## Data supplied
>> Start

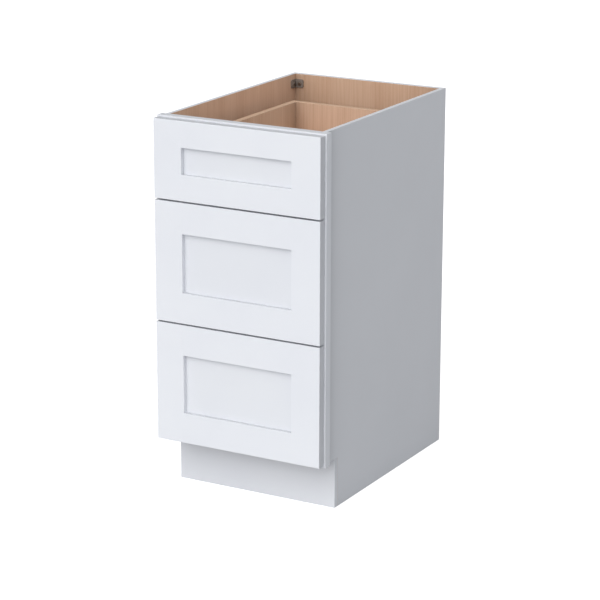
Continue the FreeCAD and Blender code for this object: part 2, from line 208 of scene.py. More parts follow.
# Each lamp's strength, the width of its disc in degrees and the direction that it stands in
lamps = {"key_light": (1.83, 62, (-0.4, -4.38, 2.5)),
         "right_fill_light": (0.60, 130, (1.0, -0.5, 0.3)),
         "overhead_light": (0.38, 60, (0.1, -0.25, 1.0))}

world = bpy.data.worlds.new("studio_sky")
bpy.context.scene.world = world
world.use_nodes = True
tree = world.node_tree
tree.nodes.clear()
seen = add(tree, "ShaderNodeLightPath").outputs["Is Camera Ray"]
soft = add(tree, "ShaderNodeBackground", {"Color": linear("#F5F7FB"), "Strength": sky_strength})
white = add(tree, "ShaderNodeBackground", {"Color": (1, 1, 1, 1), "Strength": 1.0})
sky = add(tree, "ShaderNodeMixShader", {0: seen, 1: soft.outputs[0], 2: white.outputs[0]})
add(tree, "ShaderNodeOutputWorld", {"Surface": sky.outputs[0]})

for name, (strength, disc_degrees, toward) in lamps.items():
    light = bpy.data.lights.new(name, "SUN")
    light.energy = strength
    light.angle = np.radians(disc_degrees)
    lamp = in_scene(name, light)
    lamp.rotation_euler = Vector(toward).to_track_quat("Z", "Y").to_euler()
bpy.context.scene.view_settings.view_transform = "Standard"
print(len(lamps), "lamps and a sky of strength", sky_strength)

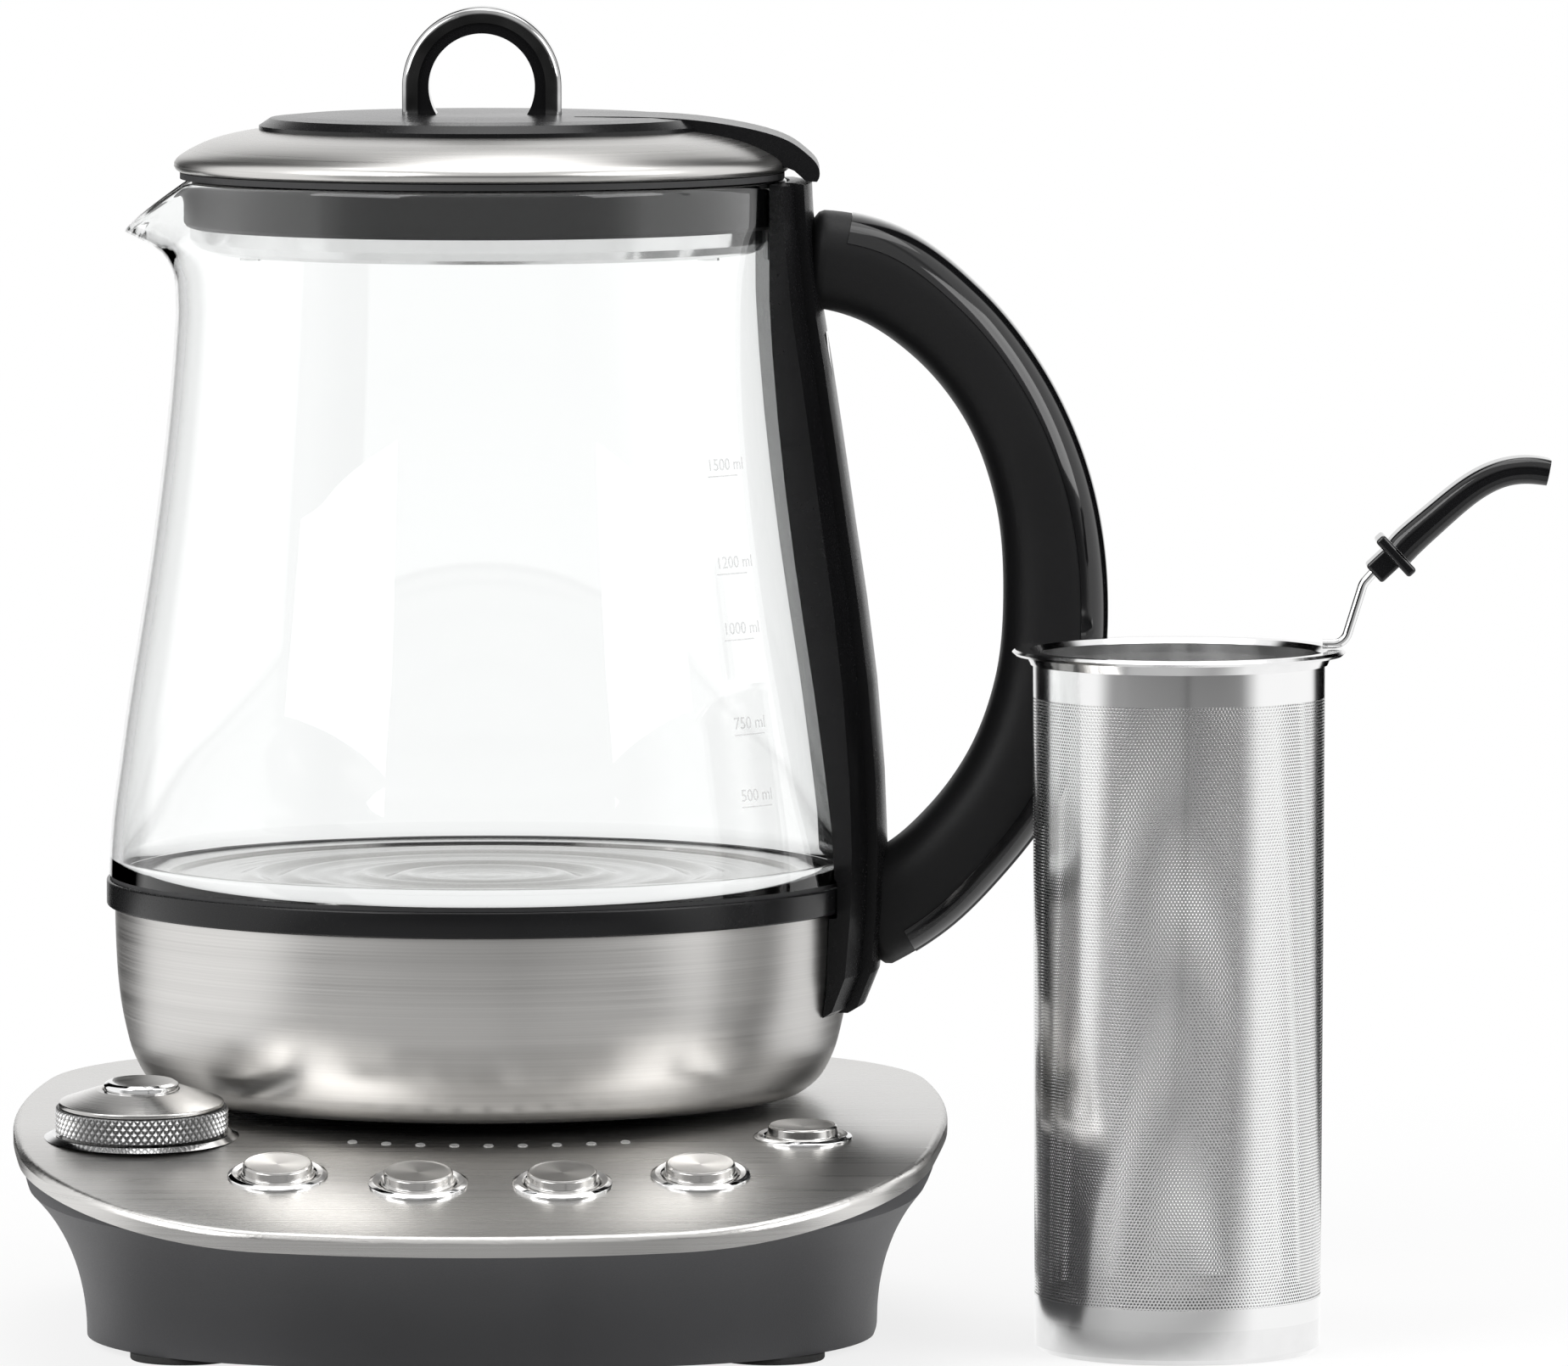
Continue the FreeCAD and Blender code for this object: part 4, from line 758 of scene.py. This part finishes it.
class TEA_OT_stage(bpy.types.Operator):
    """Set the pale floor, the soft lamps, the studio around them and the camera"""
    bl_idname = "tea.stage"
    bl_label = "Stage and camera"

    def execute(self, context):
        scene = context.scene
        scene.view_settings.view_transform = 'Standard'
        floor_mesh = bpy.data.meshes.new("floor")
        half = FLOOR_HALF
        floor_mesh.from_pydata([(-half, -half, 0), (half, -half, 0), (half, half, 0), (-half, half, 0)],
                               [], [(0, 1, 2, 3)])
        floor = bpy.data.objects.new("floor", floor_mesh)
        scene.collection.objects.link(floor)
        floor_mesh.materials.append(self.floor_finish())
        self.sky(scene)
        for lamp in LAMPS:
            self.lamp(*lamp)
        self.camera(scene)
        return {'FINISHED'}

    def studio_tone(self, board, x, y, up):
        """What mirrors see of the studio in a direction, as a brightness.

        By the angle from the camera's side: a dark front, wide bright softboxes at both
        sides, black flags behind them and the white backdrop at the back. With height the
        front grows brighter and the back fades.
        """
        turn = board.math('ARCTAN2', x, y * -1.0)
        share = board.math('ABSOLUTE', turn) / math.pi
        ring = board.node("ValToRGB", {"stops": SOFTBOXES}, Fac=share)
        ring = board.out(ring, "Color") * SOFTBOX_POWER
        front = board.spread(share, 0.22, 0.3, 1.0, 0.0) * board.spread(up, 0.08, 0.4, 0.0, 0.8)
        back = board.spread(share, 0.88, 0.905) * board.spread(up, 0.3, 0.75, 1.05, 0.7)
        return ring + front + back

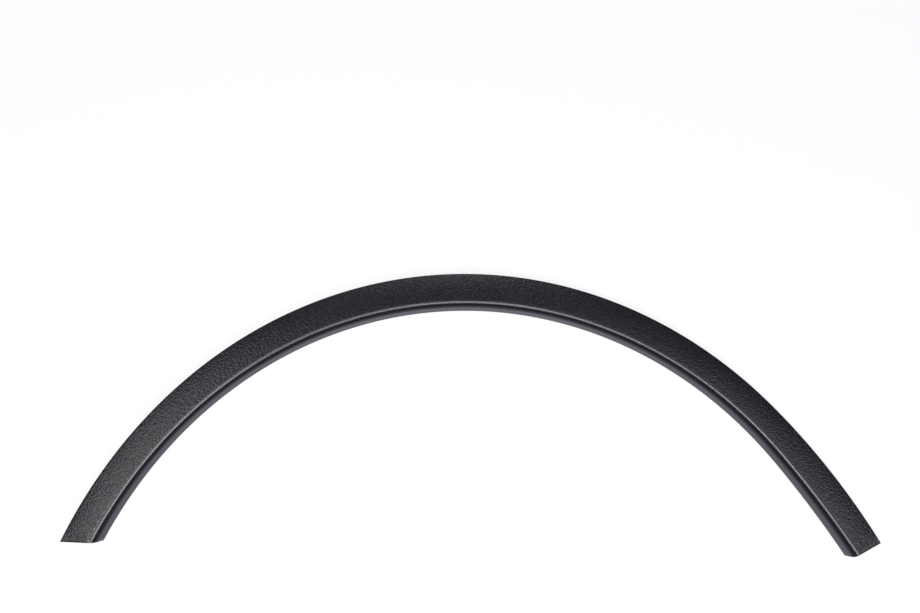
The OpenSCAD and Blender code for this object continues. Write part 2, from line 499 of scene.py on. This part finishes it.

>> End

## What the exercise asks
Print only the lines from the top of the data above down to the line holding "and a sky of", inclusive.

## Answer to this exercise
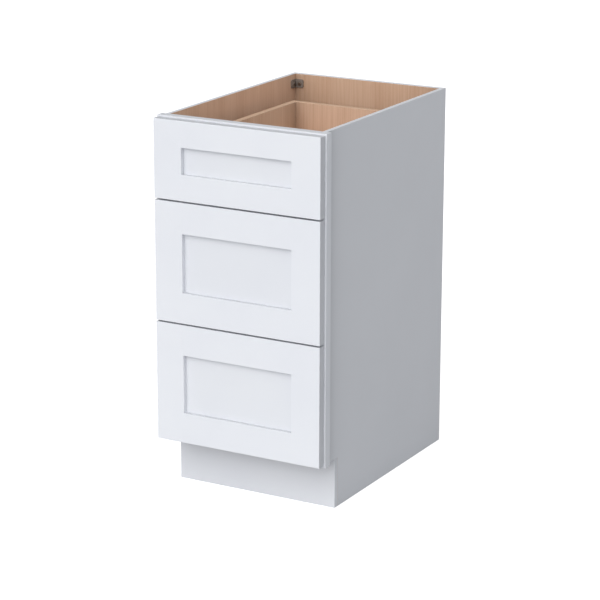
Continue the FreeCAD and Blender code for this object: part 2, from line 208 of scene.py. More parts follow.
# Each lamp's strength, the width of its disc in degrees and the direction that it stands in
lamps = {"key_light": (1.83, 62, (-0.4, -4.38, 2.5)),
         "right_fill_light": (0.60, 130, (1.0, -0.5, 0.3)),
         "overhead_light": (0.38, 60, (0.1, -0.25, 1.0))}

world = bpy.data.worlds.new("studio_sky")
bpy.context.scene.world = world
world.use_nodes = True
tree = world.node_tree
tree.nodes.clear()
seen = add(tree, "ShaderNodeLightPath").outputs["Is Camera Ray"]
soft = add(tree, "ShaderNodeBackground", {"Color": linear("#F5F7FB"), "Strength": sky_strength})
white = add(tree, "ShaderNodeBackground", {"Color": (1, 1, 1, 1), "Strength": 1.0})
sky = add(tree, "ShaderNodeMixShader", {0: seen, 1: soft.outputs[0], 2: white.outputs[0]})
add(tree, "ShaderNodeOutputWorld", {"Surface": sky.outputs[0]})

for name, (strength, disc_degrees, toward) in lamps.items():
    light = bpy.data.lights.new(name, "SUN")
    light.energy = strength
    light.angle = np.radians(disc_degrees)
    lamp = in_scene(name, light)
    lamp.rotation_euler = Vector(toward).to_track_quat("Z", "Y").to_euler()
bpy.context.scene.view_settings.view_transform = "Standard"
print(len(lamps), "lamps and a sky of strength", sky_strength)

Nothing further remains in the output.